Everything from the line containing "const group = new THREE.Group();" through the line containing "depsgraph = bpy.context.evaluated_depsgraph_get()" must be quoted exactly; everything else is left out.

>> start

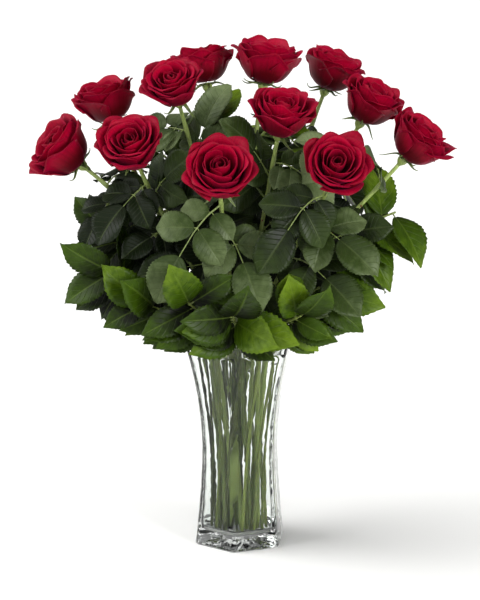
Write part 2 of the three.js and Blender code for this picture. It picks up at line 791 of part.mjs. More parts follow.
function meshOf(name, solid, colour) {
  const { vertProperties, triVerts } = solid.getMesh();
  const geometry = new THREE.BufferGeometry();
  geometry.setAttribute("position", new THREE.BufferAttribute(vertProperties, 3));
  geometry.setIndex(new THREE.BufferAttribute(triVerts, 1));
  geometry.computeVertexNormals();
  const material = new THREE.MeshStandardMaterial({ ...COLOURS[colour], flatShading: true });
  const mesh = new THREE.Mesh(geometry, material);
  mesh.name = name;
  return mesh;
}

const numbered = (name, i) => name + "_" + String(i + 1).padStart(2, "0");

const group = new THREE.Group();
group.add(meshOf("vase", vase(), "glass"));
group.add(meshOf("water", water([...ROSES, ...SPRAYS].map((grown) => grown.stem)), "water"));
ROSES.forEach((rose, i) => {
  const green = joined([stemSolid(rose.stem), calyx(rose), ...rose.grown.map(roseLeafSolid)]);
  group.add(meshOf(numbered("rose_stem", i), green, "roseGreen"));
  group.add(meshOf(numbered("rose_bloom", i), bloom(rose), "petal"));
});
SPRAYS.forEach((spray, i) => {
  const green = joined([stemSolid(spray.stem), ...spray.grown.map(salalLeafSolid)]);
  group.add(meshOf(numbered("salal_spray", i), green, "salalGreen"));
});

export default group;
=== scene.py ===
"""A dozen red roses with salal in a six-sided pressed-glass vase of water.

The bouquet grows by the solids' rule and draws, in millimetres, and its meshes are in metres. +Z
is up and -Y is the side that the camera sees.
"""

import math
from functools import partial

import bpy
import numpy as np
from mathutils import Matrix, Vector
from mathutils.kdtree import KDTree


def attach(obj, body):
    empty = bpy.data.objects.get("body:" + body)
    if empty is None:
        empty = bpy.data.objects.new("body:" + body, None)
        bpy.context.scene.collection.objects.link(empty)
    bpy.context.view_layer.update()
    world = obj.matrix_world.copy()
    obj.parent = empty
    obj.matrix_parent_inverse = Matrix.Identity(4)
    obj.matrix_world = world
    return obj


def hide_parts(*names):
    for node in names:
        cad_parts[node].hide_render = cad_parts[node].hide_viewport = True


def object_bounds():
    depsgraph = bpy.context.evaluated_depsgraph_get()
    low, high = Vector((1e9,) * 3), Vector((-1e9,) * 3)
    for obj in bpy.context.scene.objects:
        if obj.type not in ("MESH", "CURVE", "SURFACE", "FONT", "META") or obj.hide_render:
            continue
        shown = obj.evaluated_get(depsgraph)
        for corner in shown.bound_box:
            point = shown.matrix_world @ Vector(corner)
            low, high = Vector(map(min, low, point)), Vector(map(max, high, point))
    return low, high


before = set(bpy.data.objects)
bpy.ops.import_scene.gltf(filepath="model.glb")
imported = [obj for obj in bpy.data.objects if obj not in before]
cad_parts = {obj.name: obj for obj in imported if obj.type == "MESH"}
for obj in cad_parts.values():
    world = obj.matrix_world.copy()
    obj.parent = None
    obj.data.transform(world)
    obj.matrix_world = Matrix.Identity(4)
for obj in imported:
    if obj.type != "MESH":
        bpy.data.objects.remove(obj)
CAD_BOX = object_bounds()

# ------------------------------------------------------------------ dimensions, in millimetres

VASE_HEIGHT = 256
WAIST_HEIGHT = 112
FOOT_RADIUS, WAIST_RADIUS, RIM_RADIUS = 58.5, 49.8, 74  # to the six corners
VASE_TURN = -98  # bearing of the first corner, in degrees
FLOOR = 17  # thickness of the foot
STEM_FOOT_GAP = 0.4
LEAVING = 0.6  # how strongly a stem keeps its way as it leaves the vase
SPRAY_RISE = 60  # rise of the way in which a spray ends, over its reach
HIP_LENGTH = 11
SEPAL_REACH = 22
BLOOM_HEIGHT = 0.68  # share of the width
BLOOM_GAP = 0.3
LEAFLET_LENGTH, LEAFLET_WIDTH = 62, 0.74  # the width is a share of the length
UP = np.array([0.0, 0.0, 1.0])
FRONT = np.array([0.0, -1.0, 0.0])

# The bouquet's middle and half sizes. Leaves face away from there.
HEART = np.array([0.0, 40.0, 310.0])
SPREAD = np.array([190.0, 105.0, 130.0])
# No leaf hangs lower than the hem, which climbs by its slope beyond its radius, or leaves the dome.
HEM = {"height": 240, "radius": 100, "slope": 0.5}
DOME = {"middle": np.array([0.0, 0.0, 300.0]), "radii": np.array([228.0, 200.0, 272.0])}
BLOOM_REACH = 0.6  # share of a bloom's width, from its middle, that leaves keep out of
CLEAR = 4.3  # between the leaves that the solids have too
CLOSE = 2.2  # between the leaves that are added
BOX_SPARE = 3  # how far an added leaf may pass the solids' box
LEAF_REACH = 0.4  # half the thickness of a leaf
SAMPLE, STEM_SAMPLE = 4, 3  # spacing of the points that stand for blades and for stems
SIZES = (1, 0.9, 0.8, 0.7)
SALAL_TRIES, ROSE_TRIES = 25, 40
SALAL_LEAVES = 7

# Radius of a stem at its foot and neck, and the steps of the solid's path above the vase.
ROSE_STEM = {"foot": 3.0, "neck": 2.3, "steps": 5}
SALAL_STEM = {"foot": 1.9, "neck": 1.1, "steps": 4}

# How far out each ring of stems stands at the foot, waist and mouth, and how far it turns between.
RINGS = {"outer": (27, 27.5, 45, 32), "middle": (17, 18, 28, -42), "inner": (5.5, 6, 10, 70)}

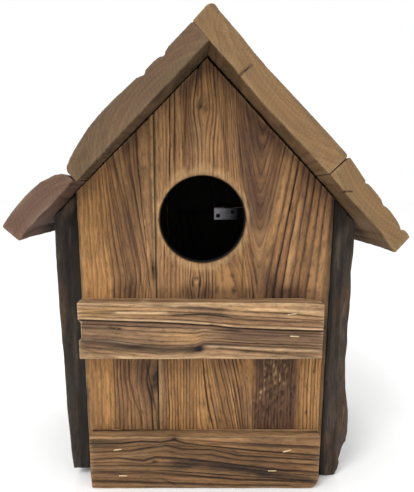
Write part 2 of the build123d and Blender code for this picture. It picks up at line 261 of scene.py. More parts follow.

>> end

*Finished answer*.
const group = new THREE.Group();
group.add(meshOf("vase", vase(), "glass"));
group.add(meshOf("water", water([...ROSES, ...SPRAYS].map((grown) => grown.stem)), "water"));
ROSES.forEach((rose, i) => {
  const green = joined([stemSolid(rose.stem), calyx(rose), ...rose.grown.map(roseLeafSolid)]);
  group.add(meshOf(numbered("rose_stem", i), green, "roseGreen"));
  group.add(meshOf(numbered("rose_bloom", i), bloom(rose), "petal"));
});
SPRAYS.forEach((spray, i) => {
  const green = joined([stemSolid(spray.stem), ...spray.grown.map(salalLeafSolid)]);
  group.add(meshOf(numbered("salal_spray", i), green, "salalGreen"));
});

export default group;
=== scene.py ===
"""A dozen red roses with salal in a six-sided pressed-glass vase of water.

The bouquet grows by the solids' rule and draws, in millimetres, and its meshes are in metres. +Z
is up and -Y is the side that the camera sees.
"""

import math
from functools import partial

import bpy
import numpy as np
from mathutils import Matrix, Vector
from mathutils.kdtree import KDTree


def attach(obj, body):
    empty = bpy.data.objects.get("body:" + body)
    if empty is None:
        empty = bpy.data.objects.new("body:" + body, None)
        bpy.context.scene.collection.objects.link(empty)
    bpy.context.view_layer.update()
    world = obj.matrix_world.copy()
    obj.parent = empty
    obj.matrix_parent_inverse = Matrix.Identity(4)
    obj.matrix_world = world
    return obj


def hide_parts(*names):
    for node in names:
        cad_parts[node].hide_render = cad_parts[node].hide_viewport = True


def object_bounds():
    depsgraph = bpy.context.evaluated_depsgraph_get()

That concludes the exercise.